Remember that when the two groups split direction, the Runaway Scrape taking a more easterly path, and Houston splitting off toward Peggy’s Lake along Buffalo Bayou, Houston insisted on keeping the oxen, but Pamela pulled her Bowie knife and cut them free.

Pamela immigrated to Texas just two-years earlier first settling at San Felipe. She temporarily ran an inn at Washington on the Brazos during the time the Texas frontiersmen met in March to form the Republic of Texas. As the delegates fled Old Washington from the imminent threat of Santa Anna’s approach, so did Pamela, to join the Runaway Scrape and Houston’s Army’s path when it took leave of Groce’s Plantation.

Pamela, who first was married to a man named Hunt, then a Samuel Ezekiel Allen with whom she had one son with each, next married Marshall Mann. Following the win at San Jacinto, Pamela next landed in the Lynchburg area, then near the burned-out town of Harrisburg by Santa Anna’s earlier April approach. By early 1837, the fast-moving Pamela was in the new town of Houston where she quickly established a hotel named the Mansion House on the northeast corner of Congress and Milam streets.

The hotel’s location was prime to attract the newly founded Republic of Texas President Sam Houston, congressmen, clerks and Army officers. It was also the location of much of Houston’s boomtown saloons and rowdiness.

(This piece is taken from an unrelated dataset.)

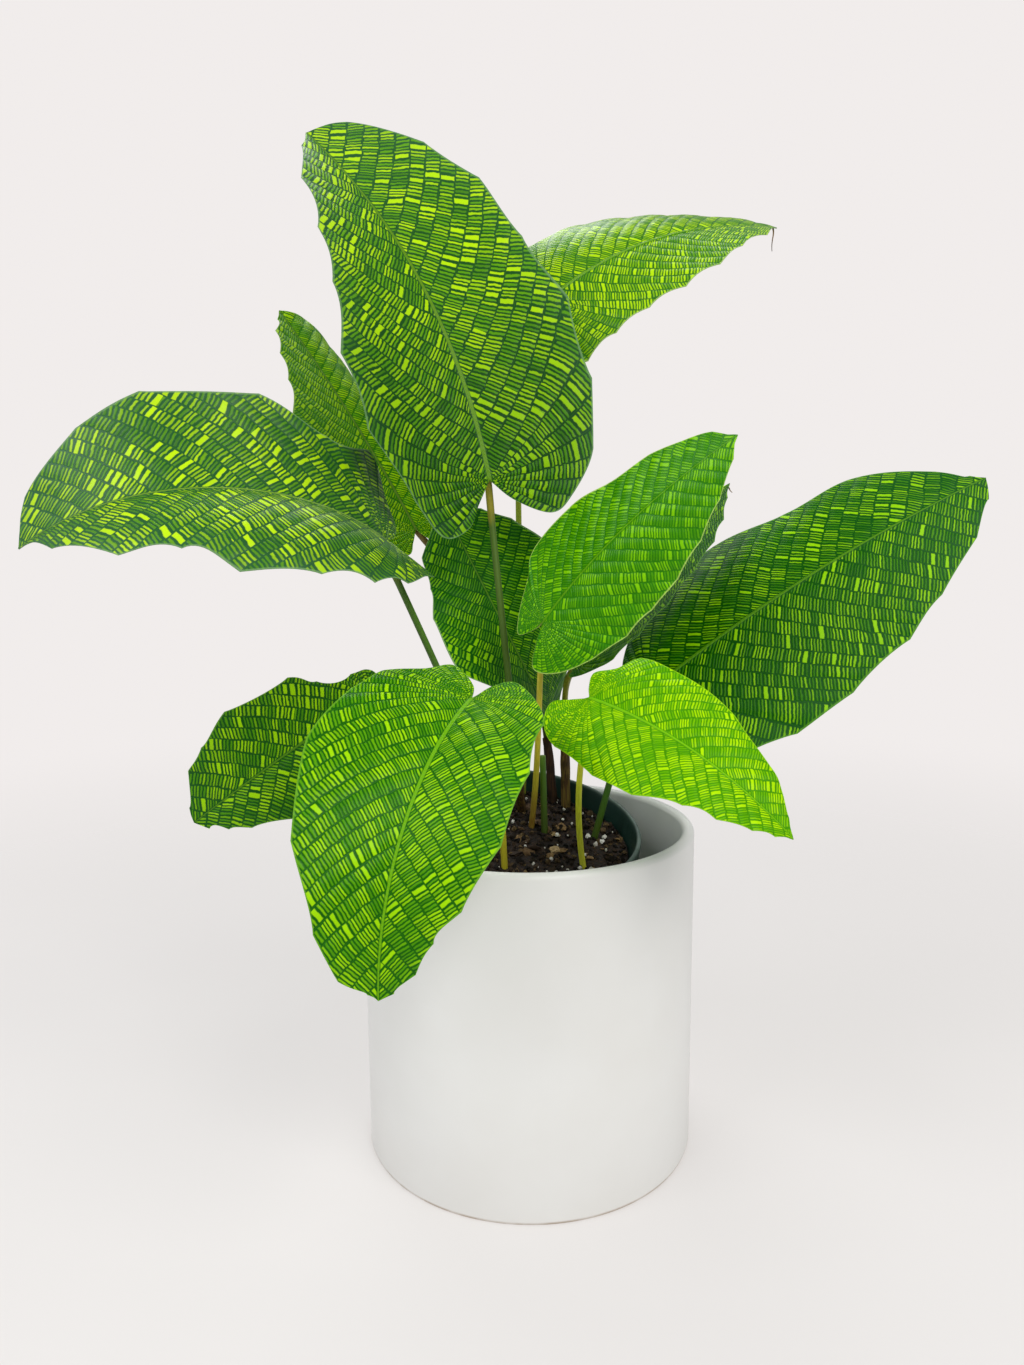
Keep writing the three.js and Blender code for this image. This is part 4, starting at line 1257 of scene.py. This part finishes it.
def leaf_skin(name, look, seed):
    """The mosaic of a leaf: strips between side veins, cut into bricks by fine cross veins."""
    leaf = Nodes(name)
    mosaic = leaf.add("Attribute", attribute_name="mosaic").outputs["Vector"]
    strip, reach, out = leaf.add("SeparateXYZ", {0: mosaic}).outputs
    spot = leaf.add("Attribute", attribute_name="spot").outputs["Vector"]
    along, share, upper = leaf.add("SeparateXYZ", {0: spot}).outputs
    place = leaf.place()

    # The strips: which one this is, how far across it, and how far from its nearer side vein.
    wobble = leaf.math("MULTIPLY", leaf.math("SUBTRACT", leaf.noise(place, 140.0), 0.5), 0.24)
    strip = leaf.math("ADD", strip, wobble)
    right = leaf.math("GREATER_THAN", out, 0.0)
    cell = leaf.math("MULTIPLY_ADD", right, 57.0, leaf.math("FLOOR", strip))
    cell = leaf.math("ADD", cell, seed * 131.0)
    across = leaf.math("FRACT", strip)
    mirrored = leaf.math("SUBTRACT", 1.0, across)
    to_vein = leaf.math("MULTIPLY", leaf.math("MINIMUM", across, mirrored), look["pitch"])

    def dice(a, b):
        """Three numbers by chance, the same wherever a and b are."""
        both = leaf.add("CombineXYZ", {0: a, 1: b}).outputs[0]
        made = leaf.add("TexWhiteNoise", {"Vector": both}, noise_dimensions="2D")
        return leaf.add("SeparateColor", {0: made.outputs["Color"]}).outputs

    def drift(scale, shift):
        """Slow noise along a strip, its own in each strip."""
        at = leaf.math("MULTIPLY", reach, scale)
        row = leaf.math("MULTIPLY", cell, 3.7)
        both = leaf.add("CombineXYZ", {0: at, 1: row, 2: shift}).outputs[0]
        return leaf.add("TexNoise", {"Vector": both, "Scale": 1.0, "Detail": 1.0}).outputs[0]

    # The bricks: a count along the strip, uneven and slanting, where some neighbours are one.
    chances = dice(cell, 0.5)
    slope = leaf.math("MULTIPLY_ADD", chances[0], 1.6, -0.5)
    slant = leaf.math("MULTIPLY", slope, leaf.math("SUBTRACT", across, 0.5))
    count = leaf.math("DIVIDE", reach, look["brick"])
    count = leaf.math("ADD", count, leaf.math("MULTIPLY", drift(0.14, 0.0), 1.5))
    count = leaf.math("ADD", count, slant)
    ragged = leaf.math("SUBTRACT", leaf.noise(place, 420.0), 0.5)
    count = leaf.math("ADD", count, leaf.math("MULTIPLY", ragged, 0.55))
    count = leaf.math("ADD", count, leaf.math("MULTIPLY", chances[1], 300.0))
    pair_place = leaf.math("MULTIPLY", count, 0.5)
    pair = dice(leaf.math("FLOOR", pair_place), cell)
    single = dice(leaf.math("FLOOR", count), leaf.math("ADD", cell, 0.25))
    in_pair, in_single = leaf.math("FRACT", pair_place), leaf.math("FRACT", count)
    pair_edge = leaf.math("MINIMUM", in_pair, leaf.math("SUBTRACT", 1.0, in_pair))
    pair_edge = leaf.math("MULTIPLY", pair_edge, 2.0)
    single_edge = leaf.math("MINIMUM", in_single, leaf.math("SUBTRACT", 1.0, in_single))
    cluster = drift(0.09, 5.0)
    wide = leaf.math("LESS_THAN", pair[0], leaf.math("MULTIPLY", cluster, look["wide"] * 1.7))

    def either(switch, no, yes):
        """The one or the other number, as the switch is 0 or 1."""
        return leaf.math("ADD", leaf.math("MULTIPLY", switch, leaf.math("SUBTRACT", yes, no)), no)

    to_rung = leaf.math("MULTIPLY", either(wide, single_edge, pair_edge), look["brick"])
    narrow = either(wide, look["gap"] / 2, look["gap"] / 2 + look["brick"] * 0.2)
    to_rung = leaf.math("SUBTRACT", to_rung, narrow)
    short = leaf.math("MULTIPLY", either(wide, single[2], pair[2]), look["pitch"] * 0.09)
    to_end = leaf.math("SUBTRACT", leaf.math("SUBTRACT", to_vein, short), 0.12)
    inside = leaf.math("SMOOTH_MIN", to_rung, to_end, 0.35)
    brick = leaf.step(inside, -0.2, 0.22)
    tone = leaf.math("MULTIPLY_ADD", cluster, 1.3, look["lit"] - 0.36)
    tone = leaf.math("MULTIPLY_ADD", single[0], 0.55, tone)
    tone = either(wide, tone, leaf.math("MULTIPLY_ADD", pair[1], 0.25, 0.85))

    # The colours of the bricks, side veins, midrib, margin line (in part a painted highlight) and
    # underside, and a painted bluish reflection.
    bright, mid = (*paint(*look["bright"]), 1), (*paint(*look["mid"]), 1)
    dark, rib = (*paint(*look["dark"]), 1), (*paint(*look["rib"]), 1)
    faint = leaf.mix(0.35, dark, mid)
    lit = leaf.mix(leaf.step(tone, 0.0, 0.5), faint, mid)
    lit = leaf.mix(leaf.step(tone, 0.4, 1.0), lit, bright)
    tint = leaf.mix(brick, dark, lit)
    tint = leaf.mix(leaf.step(to_vein, 0.03, 0.2, 0.5, 0.0), tint, faint)
    deep = leaf.step(along, 0.0, 0.6, look["deep"], 0.0)
    tint = leaf.mix(deep, tint, leaf.mix(1.0, tint, (0.34, 0.5, 0.3, 1), "MULTIPLY"))
    off_rib = leaf.math("ABSOLUTE", out)
    half_rib = leaf.math("MULTIPLY_ADD", along, -0.65 * look["rib_width"], look["rib_width"])
    from_rib = leaf.math("SUBTRACT", off_rib, half_rib)
    tint = leaf.mix(leaf.step(from_rib, 0.1, 0.7, 0.7, 0.0), tint, dark)
    tint = leaf.mix(leaf.step(from_rib, -0.25, 0.12, 1.0, 0.0), tint, rib)
    # The margin line: the leaf's own pale edge, and on the darker leaves also a painted highlight along the
    # rim.
    tint = leaf.mix(leaf.step(share, 0.978, 0.992, 0.0, 0.8), tint, (*paint(*look["edge"]), 1))
    # Painted reflection: the colour turns bluish towards the tip and margin, less on the bricks, as a
    # painted reflection of the pale room.
    painted_reflection = leaf.math("MULTIPLY", leaf.step(along, 0.5, 1.0), look["painted_sheen"] * 0.45)
    painted_reflection = leaf.math("ADD", painted_reflection, leaf.math("MULTIPLY", leaf.step(share, 0.7, 1.0), look["painted_sheen"] * 0.25))
    painted_reflection = leaf.math("MULTIPLY", painted_reflection, leaf.math("SUBTRACT", 1.0, leaf.math("MULTIPLY", brick, 0.5)))
    tint = leaf.mix(painted_reflection, tint, (*paint(92, 140, 112), 1))
    pale = leaf.mix(0.5, tint, (*paint(112, 150, 84), 1))
    tint = leaf.mix(upper, pale, tint)

    # The relief: quilted between side veins, each brick raised a little, and a fine grain.
    dome = leaf.step(to_vein, 0.0, look["pitch"] * 0.42)
    raised = leaf.step(inside, -0.3, 0.3)
    fine = leaf.bump(leaf.noise(place, 1500.0, 2.0), 0.08, 0.0002)
    pressed = leaf.bump(raised, 0.4, 0.00022, fine)
    normal = leaf.bump(dome, 0.3, 0.0005, pressed)
    material = leaf.finish(
        Base_Color=tint,
        Roughness=look["rough"],
        Specular_IOR_Level=look["shine"],
        Normal=normal,
    )

    # A little light comes through the leaf.
    through = leaf.add("BsdfTranslucent", {"Color": leaf.mix(0.35, tint, bright), "Normal": normal})
    both = leaf.add("MixShader", {0: 0.12, 1: leaf.shader.outputs[0], 2: through.outputs[0]})
    leaf.tree.links.new(both.outputs[0], leaf.output.inputs["Surface"])
    return material


for seed, (name, look) in enumerate(LOOKS.items()):
    blade = blade_piece("leaf_" + name, BLADES[name], look)
    slot = "leaf_light" if name in ("low_right", "young") else "leaf_dark"
    dress(blade, leaf_skin("leaf_skin_" + name, look, seed + 1), slot, "blade_" + name)


# Tip threads: the drawn-out tips of two leaves, which have dried and shrunk into short brown
# threads. Each grows out of its blade, curls a little and hangs.
THREADS = {"back_right": (-2.5, -1.0, -13), "behind": (1.5, -1.0, -5)}
THREAD_ROOT = 3
for name, hang in THREADS.items():
    _, point, along, _, _ = BLADES[name]["midrib"]
    t = np.linspace(0, 1, 14)[:, None]
    line = point[-1] - along[-1] * THREAD_ROOT * (1 - t) + np.array(hang) * t**1.6
    line = line + np.array([1, 0.4, 0]) * np.sin(t * 6) * 0.7 * t
    thread = tube("tip_thread_of_" + name, line, 0.55 - 0.38 * t[:, 0], 8)
    dress(thread, papery("thread_" + name, (84, 58, 34), (150, 120, 70)), "dry_sheath", "blade_" + name)


# Floor: a plain pale studio surface, matt and lit evenly. It fades out before its edge, so that no
# horizon shows.
FLOOR_RADIUS = 2.6
bpy.ops.object.select_all(action="DESELECT")
bpy.ops.mesh.primitive_circle_add(
    vertices=96, radius=FLOOR_RADIUS, fill_type="NGON", location=(0, 0, 0)
)
floor = bpy.context.object
floor.name = "floor"
plain = Nodes("plain_floor")
place = plain.place()
away = plain.add("VectorMath", {0: place}, operation="LENGTH").outputs["Value"]
cloud = plain.noise(place, 3.0)
plain.finish(
    Base_Color=plain.mix(cloud, (0.80, 0.775, 0.76, 1), (0.83, 0.805, 0.79, 1)),
    Roughness=0.85,
    Specular_IOR_Level=0.1,
)
glow = plain.mix(cloud, (0.80, 0.775, 0.755, 1), (0.83, 0.8, 0.785, 1))
lifted = plain.add("Emission", {"Color": glow}).outputs[0]
even = plain.add("MixShader", {0: 0.5, 1: plain.shader.outputs[0], 2: lifted}).outputs[0]
clear = plain.add("BsdfTransparent").outputs[0]
faded = plain.add("MixShader", {0: plain.step(away, 0.15, 1.2), 1: even, 2: clear}).outputs[0]
plain.tree.links.new(faded, plain.output.inputs["Surface"])
floor.data.materials.append(plain.material)


# Light: an even pale room, a large soft window high in front on the right, a softer fill from
# the left, a small one into the mouth of the pot, and a light from above and behind.
world = bpy.data.worlds.new("pale_room")
world.use_nodes = True
bpy.context.scene.world = world
nodes, links = world.node_tree.nodes, world.node_tree.links
backdrop = nodes["Background"]
backdrop.inputs["Color"].default_value = (0.88, 0.845, 0.835, 1)
backdrop.inputs["Strength"].default_value = 1.0
room = nodes.new("ShaderNodeBackground")
room.inputs["Color"].default_value = (0.95, 0.97, 1.0, 1)
room.inputs["Strength"].default_value = 0.42
rays = nodes.new("ShaderNodeLightPath")
either = nodes.new("ShaderNodeMixShader")
links.new(rays.outputs["Is Camera Ray"], either.inputs[0])
links.new(room.outputs[0], either.inputs[1])
links.new(backdrop.outputs[0], either.inputs[2])
links.new(either.outputs[0], nodes["World Output"].inputs["Surface"])


def softbox(name, position, target, size, power, colour):
    """A round soft light in metres and watts, turned to its target."""
    light = bpy.data.lights.new(name, "AREA")
    light.shape = "DISK"
    light.size = size
    light.energy = power
    light.color = colour
    lamp = bpy.data.objects.new(name, light)
    lamp.location = position
    lamp.rotation_euler = (Vector(target) - Vector(position)).to_track_quat("-Z", "Y").to_euler()
    bpy.context.collection.objects.link(lamp)


softbox("window", (0.75, -0.95, 1.35), (0, 0, 0.25), 0.9, 10.5, (1.0, 0.985, 0.96))
softbox("fill", (-0.85, -0.65, 1.15), (0, 0, 0.22), 0.8, 7, (0.97, 0.985, 1.0))
softbox("into_pot", (0.16, -0.62, 0.62), (0.02, 0, 0.16), 0.22, 1.1, (1.0, 0.99, 0.97))
softbox("above", (-0.2, 0.7, 1.3), (0, 0, 0.3), 0.8, 6, (1.0, 1.0, 1.0))
bpy.context.scene.view_settings.view_transform = "Standard"


# Camera: a short lens where the photograph was taken from, close in front of the plant and a
# little above its middle, looking slightly down.
CAMERA_AT = (-0.00771, -0.4911, 0.30665)
LOOK_DOWN = math.radians(8.11)
CAMERA_ROLL = -0.007
lens = bpy.data.cameras.new("camera")
lens.lens = 26.0
lens.sensor_width = 36.0
camera = bpy.data.objects.new("camera", lens)
facing = Matrix.Rotation(math.pi / 2 - LOOK_DOWN, 4, "X") @ Matrix.Rotation(CAMERA_ROLL, 4, "Z")
camera.matrix_world = Matrix.Translation(CAMERA_AT) @ facing
bpy.context.collection.objects.link(camera)
bpy.context.scene.camera = camera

The outrageous Pamela also had a penchant for lawlessness. In the span of the four years from 1836 to the fall of 1840 she became involved in numerous legal cases both as a plaintiff and as a defendant. She was indicted for crimes ranging from larceny, assault and fornication. In 1839, she was convicted of forgery that at that time carried a mandatory death penalty. But, regardless of her notoriety for crime, she was strangely well accepted in the burgeoning community of fledgling Houston. The jury in Pamela’s forgery trial made the “recommendation of clemency” and newly elected Republic of Texas President Mirabeau B. Lamar made the recommendation official.

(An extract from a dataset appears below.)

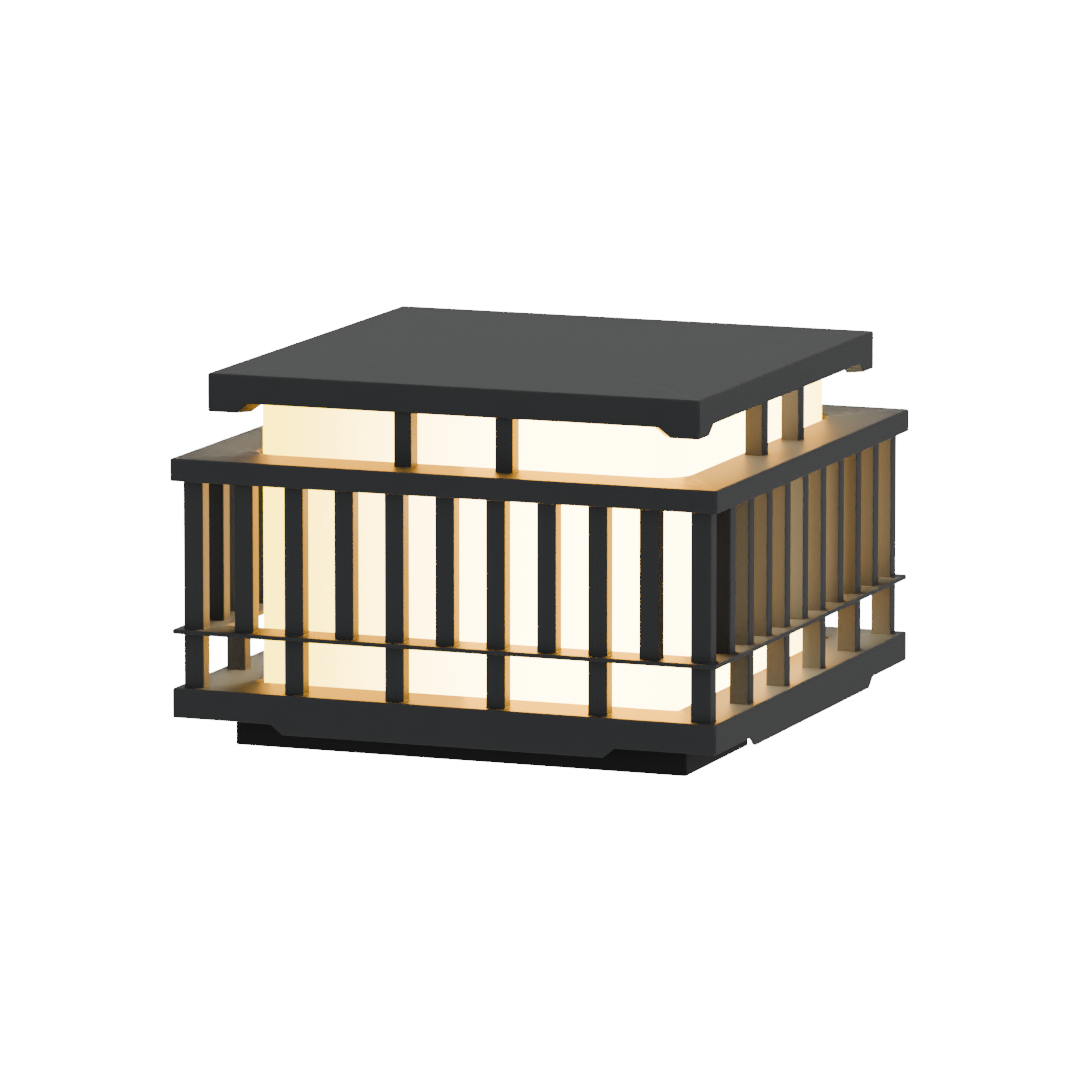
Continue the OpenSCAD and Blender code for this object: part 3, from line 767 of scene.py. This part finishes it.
def bulb():
    """The bulb: solder contact, threaded cap, ribbed housing and thin globe."""
    cap_low, cap_high = (edge[2] for edge in low_high("bulb_cap"))
    tip = low_high("bulb_contact")[0][2]
    turned("bulb_tip", [(0.3, tip, 0, 0, 0), (4.0, tip, 0, 0.5, 0), (4.6, tip + 0.7, 0, 0.3, 0),
                        (9.0, cap_low, 0, 0, 0), (0.3, cap_low + 0.4, 0, 0, 0)],
           False, "bulb", "contact_solder", "bulb_contact")
    profile = [(0.3, cap_low + 0.5, 0, 0, 0), (9.0, cap_low, 0, 0.3, 0), (11.8, cap_low + 0.8, 0, 0.5, 0)]
    profile += thread_rows(12.6, cap_low + 2, cap_high - 3, PITCH_E27)
    profile += [(12.8, cap_high - 1.5, 0, 0.3, 0), (12.8, cap_high, 0, 0, 0), (0.3, cap_high, 0, 0, 0)]
    turned("bulb_thread", profile, False, "bulb", "cap_nickel", "bulb_cap",
           wave=helix(PITCH_E27, 0.5), steps=96)
    foot, top = (edge[2] for edge in low_high("bulb_collar"))
    profile = [(0.3, foot, 0, 0, 0), (13.0, foot, 0, 0.3, 0), (13.8, foot + 3.5, 0, 0.8, 0),
               (17.0, foot + 12, 0, 1.5, 0.5), (23.0, foot + 25, 0, 3.0, 1), (27.4, foot + 37, 0, 1.5, 0.3),
               (28.0, top, 0, 0.5, 0), (26.0, top, 0, 0.4, 0), (26.0, top - 2, 0, 0.3, 0),
               (0.3, top - 2, 0, 0, 0)]
    turned("bulb_housing", profile, False, "bulb", "bulb_plastic", "bulb_collar",
           wave=lambda angle, height: 0.5 * np.cos(20 * angle), steps=160)
    rim, crown = (edge[2] for edge in low_high("bulb_globe"))
    middle = crown - GLOBE_R
    inner = GLOBE_R - GLOBE_WALL
    fall = np.linspace(math.pi / 2 - 0.01, math.asin((rim - middle) / inner), 26)
    rise = np.linspace(math.asin((rim - middle) / GLOBE_R), math.pi / 2 - 0.01, 26)
    profile = [(inner * math.cos(a), middle + inner * math.sin(a), 0, 0, 0) for a in fall]
    profile += [(GLOBE_R * math.cos(a), middle + GLOBE_R * math.sin(a), 0, 0, 0) for a in rise]
    turned("opal_globe", profile, False, "bulb", "bulb_opal", "bulb_globe", steps=96)


def lampholder():
    """The lampholder: glazed body, threaded sleeve and sprung contact, and the cable's grommet below it."""
    foot, top = (edge[2] for edge in low_high("lampholder_body"))
    floor = foot + HOLDER_FLOOR
    body = [(0.3, foot, 0, 0, 0), (19.0, foot, 0, 0.4, 0), (20.0, foot + 1, 0, 0.5, 0),
            (20.0, floor + 3, 0, 2.0, 0), (23.0, floor + 7, 0, 2.0, 0), (23.0, top - 2, 0, 0.8, 0),
            (21.5, top, 0, 0.8, 0), (14.6, top, 0, 0.6, 0), (14.6, floor, 0, 0.4, 0), (0.3, floor, 0, 0, 0)]
    turned("holder_body", body, False, "mount", "porcelain", "lampholder_body", steps=96)
    low, high = (edge[2] for edge in low_high("lampholder_shell"))
    profile = [(14.4, low, 0, 0.1, 0), (14.4, high, 0, 0.2, 0), (13.8, high, 0, 0.1, 0)]
    profile += thread_rows(13.6, high - 1, low + 1, PITCH_E27) + [(13.8, low, 0, 0.1, 0)]
    turned("holder_thread", profile, True, "mount", "thread_brass", "lampholder_shell",
           wave=helix(PITCH_E27, 0.4), steps=96)
    low, high = (edge[2] for edge in low_high("lampholder_contact"))
    turned("centre_contact", [(0.2, low, 0, 0, 0), (6.0, low, 0, 0.2, 0), (6.0, low + 1, 0, 0.3, 0),
                              (3.0, low + 1, 0, 0.2, 0), (3.0, high, 0, 0.8, 0), (0.2, high, 0, 0, 0)],
           False, "mount", "thread_brass", "lampholder_contact")
    turned("entry_grommet", [(5.0, 0.2, 0, 0.4, 0), (11.0, 0.2, 0, 0.4, 0), (11.0, 2.0, 0, 0.2, 0),
                             (8.0, 2.0, 0, 0.1, 0), (8.0, 5.0, 0, 0.1, 0), (11.0, 5.0, 0, 0.2, 0),
                             (11.0, 7.2, 0, 0.8, 0), (5.0, 7.2, 0, 0.6, 0)],
           True, "mount", "rubber_black", "cable_grommet")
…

Pamela’s outrageousness was quickly cutoff when she contracted and died of yellow fever in early November 1840. It is said she tripled her net worth from the time she arrived in Houston to her death leaving an estate of more than $40,000.

William Ransom Hogan, writing about “Pamelia Mann: Texas Frontierswoman” in the July 1935 Southwest Review, described her as: “Alert in thinking and versatility in profanity combined with proficiency in the use of firearms and the bowie knife and in horseback riding to enable her to hold her own successfully in pursuits commonly considered masculine. Hogan claimed she “achieved a close friendship with General and President Sam Houston… and lived a life of notoriety and adventure.”